Unanswered correspondence

To everything there is a season, a time for every purpose under Heaven.

• Ecclesiastes 3:1

As the calendar rolls past the "aughts" into the tens and teens of a new decade, it is difficult to realize that ten years have passed since we were holding our breath about the disasters looming in the Y2K frenzy. You know, computers flaked out, store scanners on the fritz, air traffic bumfuzzled by cranky radar controls. None of those things affected what I've been doing, except that in ten years my desk has accumulated even more "piles." The "Now" pile is struggling to keep up; the "Tomorrow," the "Later," and the "Maybe Someday" piles are hopelessly, well, hopeless.

So, as the world turns, the clock ticks, the calendar calends, this is the season to take a dive into the piles and start over. I do this at least once a decade, and, as the Koheleth says, now is the season. In no particular order--order? on this desk? Come on--I find the following unanswered correspondence.

Jim Walker of Bienville Parish writes, "Twice lately I've had to get in the road to find my own copy of PWJ. Wynell always gets it first. It takes her forever to read it. About three years ago she was reading your column. Gave me a real mean look. "Mr. Kelly knows how to cook." So for the last three years, I've been learning to cook. I always enjoy reading your paper.

Thanks, Jim. I learned to cook as a boy of 13 or so when my mother returned to college while Dad was away in WWII, and deputized me to feed my younger brother and sister while she attended classes. Completely hunger driven.

Mrs. Margaret D. King of 130 East Purser St., Pineville writes: I was wondering if one of your "old" readers could remember about a primary reader that was used in the 1930s of Bob and Nancy, by Rae Peterson, or the McMillan Company. I would surely enjoy hearing from your readers on this issue. Please reply.

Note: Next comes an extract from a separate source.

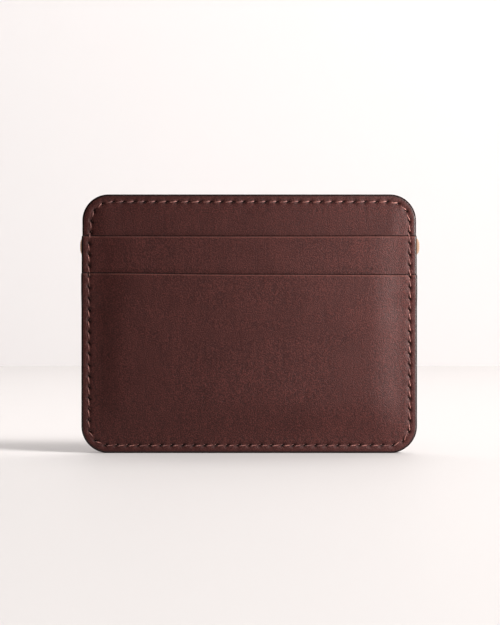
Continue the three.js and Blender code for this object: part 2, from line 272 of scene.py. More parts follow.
def edit(piece):
    bpy.ops.object.select_all(action="DESELECT")
    piece.select_set(True)
    bpy.context.view_layer.objects.active = piece
    bpy.ops.object.mode_set(mode="EDIT")
    return bmesh.from_edit_mesh(piece.data)


def pick(shell, elements, chosen):
    """Selects, in edit mode, just those elements for which chosen(element) is true."""
    bpy.ops.mesh.select_all(action="DESELECT")
    for element in elements:
        if chosen(element):
            element.select_set(True)
    shell.select_flush_mode()


def apply_modifiers(piece):
    bpy.ops.object.mode_set(mode="OBJECT")
    for modifier in list(piece.modifiers):
        bpy.ops.object.modifier_apply(modifier=modifier.name)


def cut_leather(name, half, low, high, thickness):
    """A flat die-cut sheet, front face at y = 0 and rear face at y = thickness. Concentric rings
    follow the wallet's outline, close together where the seam runs, and a grid covers the field.
    A pocket is the part of that outline between low and high, cut straight across."""
    bpy.ops.object.select_all(action="DESELECT")
    middle = wallet_height / 2
    bpy.ops.mesh.primitive_plane_add(size=1, location=(0, 0, middle), rotation=(math.pi / 2, 0, 0))
    piece = bpy.context.object
    piece.name = name
    piece.data.name = name
    piece.scale = (2 * half, wallet_height, 1)
    bpy.ops.object.transform_apply(location=True, rotation=True, scale=True)
    edit(piece)
    bpy.ops.mesh.select_mode(type="VERT")
    bpy.ops.mesh.select_all(action="SELECT")
    radius = half - (outline_half - CORNER_RADIUS)
    bpy.ops.mesh.bevel(affect="VERTICES", offset=radius, segments=CORNER_STEPS, profile=0.5)
    bpy.ops.mesh.select_mode(type="EDGE")
    shell = bmesh.from_edit_mesh(piece.data)
    while any(e.calc_length() > OUTLINE_STEP for e in shell.edges):
        pick(shell, shell.edges, lambda e: e.calc_length() > OUTLINE_STEP)
        bpy.ops.mesh.subdivide(number_cuts=1)
        shell = bmesh.from_edit_mesh(piece.data)
    bpy.ops.mesh.select_mode(type="FACE")
    bpy.ops.mesh.select_all(action="SELECT")
    reached = 0
    for depth in EDGE_RINGS_MM + SEAM_RINGS_MM + SHOULDER_RINGS_MM:
        bpy.ops.mesh.inset(thickness=depth * MM - reached, use_boundary=True, use_even_offset=True)
        reached = depth * MM
    across = np.arange(-half + reached + FIELD_STEP / 2, half - reached, FIELD_STEP)
    upward = np.arange(reached + FIELD_STEP / 2, wallet_height - reached, FIELD_STEP)
    cuts = [((x, 0, 0), (1, 0, 0)) for x in across] + [((0, 0, z), (0, 0, 1)) for z in upward]
    for place, direction in cuts:
        bpy.ops.mesh.bisect(plane_co=place, plane_no=direction)
        shell = bmesh.from_edit_mesh(piece.data)
        pick(shell, shell.faces, lambda f: is_field(f, half, reached))
    if high < wallet_height:
        for depth in MOUTH_ROWS_MM:
            level = high - depth * MM
            bpy.ops.mesh.select_all(action="SELECT")
            bpy.ops.mesh.bisect(plane_co=(0, 0, level), plane_no=(0, 0, 1), clear_outer=depth == 0)
    if low > 0:
        bpy.ops.mesh.select_all(action="SELECT")
        bpy.ops.mesh.bisect(plane_co=(0, 0, low), plane_no=(0, 0, 1), clear_inner=True)
    bpy.ops.object.mode_set(mode="OBJECT")
    wall = piece.modifiers.new("thickness", "SOLIDIFY")
    wall.thickness = thickness
    wall.offset = -1
    apply_modifiers(piece)
    return piece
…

Mrs. King, I, for one, remember the 1930s Bob and Nancy reader, from which I read "Bob and Nancy can ride. Clippity clop, clippety clop . . ." The text and drawings were about life on Grandpa's farm, and were very familiar to me while going through First Grade at the Live Oak School on Seventh Street in New Orleans, after spending my first five years of life on a real farm in Winn Parish.

As long ago as July, 2008, Walter C. Farmer of 773 Olive St., Alexandria LA, wrote: Ruston is my home town. I attended Louisiana Tech 1965-1967, and graduated from LSU in Baton Rouge in January 1970. I drove through Dodson on Hwy 167 travelling to and from LSU. I'm interested in energy and pollution issues, and like that you had articles on carbon trading which I've heard much about on C-SPAN cable TV.

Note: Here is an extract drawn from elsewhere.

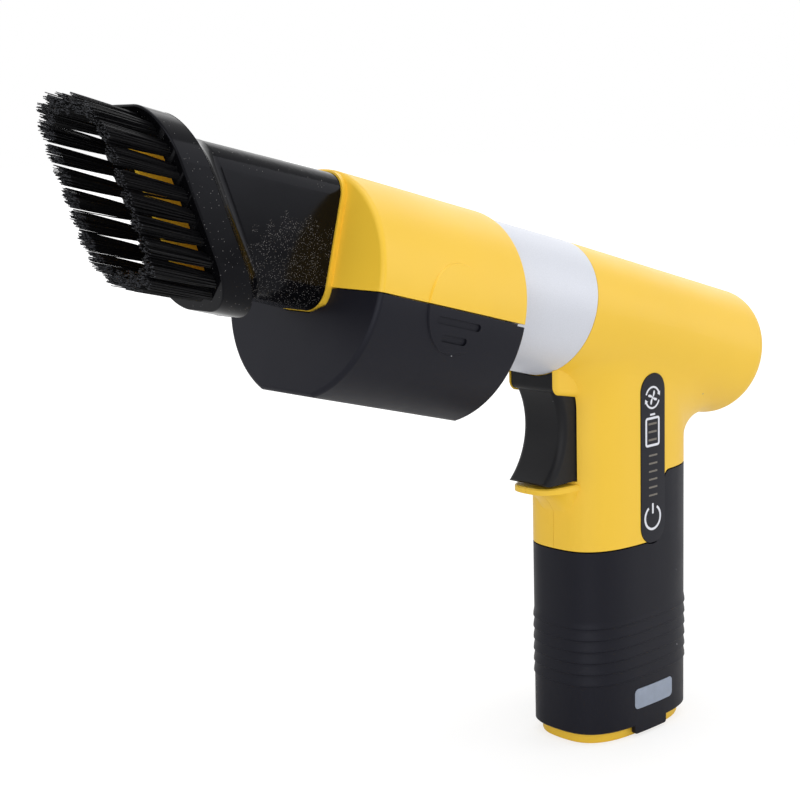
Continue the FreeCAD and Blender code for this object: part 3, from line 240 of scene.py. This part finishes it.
class DusterColours(bpy.types.PropertyGroup):
    """Colours of the visible parts."""

    yellow: colour_property("Yellow", "Moulded body, cup and base cap", painted(244, 199, 60))
    silver: colour_property("Silver", "Painted ring behind the cup", painted(213, 216, 225))
    black: colour_property("Black", "Battery case, dust bin and grille", painted(20, 20, 27))
    trigger: colour_property("Trigger", "Trigger", painted(21, 21, 24))
    nozzle: colour_property("Nozzle", "Glossy sleeve and collar of the brush", painted(8, 8, 10))
    bristle: colour_property("Bristles", "Nylon filaments", painted(16, 16, 18))
    panel: colour_property("Panel", "Film of the control panel", painted(28, 28, 36))
    mark: colour_property("Marks", "Printed outlines on the panel", painted(226, 228, 236))
    dim_mark: colour_property("Dim marks", "Unlit bars on the panel", painted(112, 106, 98))
    badge: colour_property("Badge", "Bare plate on the battery", painted(166, 176, 194))


class DusterSizes(bpy.types.PropertyGroup):
    """Sizes of the pieces that are made here."""

    filaments: IntProperty(
        name="Filaments", description="Filaments in each tuft", min=1, default=96
    )
    filament_width: length_property("Filament width", "Thickness of one filament", 0.28 * mm)
    tuft_root: length_property("Tuft root", "Radius of a tuft at the collar", 1.55 * mm)
    tuft_tip: length_property("Tuft tip", "Radius of a tuft at its tips", 2.4 * mm)
    tip_raggedness: length_property(
        "Tip raggedness", "How far filaments fall short of the tips", 0.9 * mm
    )
    mark_line: length_property("Mark line", "Width of the printed outlines", 0.72 * mm)
    mark_proud: length_property(
        "Mark height", "How far the marks stand on the panel", 0.05 * mm
    )


class DusterStage(bpy.types.PropertyGroup):
    """Camera, lamps and floor."""

    azimuth: angle_property("Azimuth", "Camera's turn round the object", 47.53)
    elevation: angle_property("Elevation", "Camera's height angle", 10.0)
    roll: angle_property("Roll", "Camera's tilt to the side", -1.62)
    place: FloatVectorProperty(
        name="Place", description="Camera's place", subtype="TRANSLATION", size=3,
        default=(0.322, -0.3802, 0.1901),
    )
    lens: FloatProperty(
        name="Lens", description="Focal length in millimetres", unit="CAMERA", default=74.69
    )
    floor: colour_property("Floor", "Plain floor", (0.86, 0.86, 0.86))
    sky: FloatProperty(
        name="Sky", description="Strength of the surrounding light", min=0.0, default=0.54
    )
    top: power_property("Top", "Power of the top lamp in watts", 6.6)
    key: power_property("Key", "Power of the key lamp in watts", 4.7)
    fill: power_property("Fill", "Power of the fill lamp in watts", 2.2)
    rim: power_property("Rim", "Power of the lamp on the right in watts", 3.6)
    back: power_property("Back", "Power of the lamp behind in watts", 2.0)


def colours():
    """Colours that the user can change."""
    return bpy.context.scene.duster_colours


def sizes():
    """Sizes that the user can change."""
    return bpy.context.scene.duster_sizes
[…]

I liked the article on 4-Ho which showed me the skill and work required to grow food in a garden though I did not live on a farm as such.

My family often travelled on Hwy 167 and other roads in Jackson. Bienville, Winn parishes enroute to fishing at lakes Kepler, Clear, Saline, and Black. My fraternal grandmother's brother worked for the Rock Island Railroad in Hodge until he retired about 1965, and another of her brothers was a sawmill man in Winn Parish, and lost a son in the Navy in World War II.

Mr. Farmer, I know you wrote more, but time and space will prevent using everything here. Your special request will be granted, however.

Another letter writer, a "faithful reader," who is "purr-terbed" that I used her name in an earlier column, will remain anonymous. She writes, in part: My faith is the most important thing in my life, but I had to agree with the man in the column (from another newspaper, clipped and sent to us)--not all he wrote, but parts about we were never intended to be a Christian nation, etc. You believed it, I think, as I do, that the founders intended a nation so we could be believers in whatever we decided, or believe in nothing whatever.

I do wish you'd write a cooking piece every so often . . .

Faithful reader, I read all your letter, and we agree on just about everything you mentioned. I think a column on cooking just might interest more readers than one on the Founders and the "Christian Nation" debate.

Now my "piles" are up to date, and my conscience is clear, mostly, for another ten years.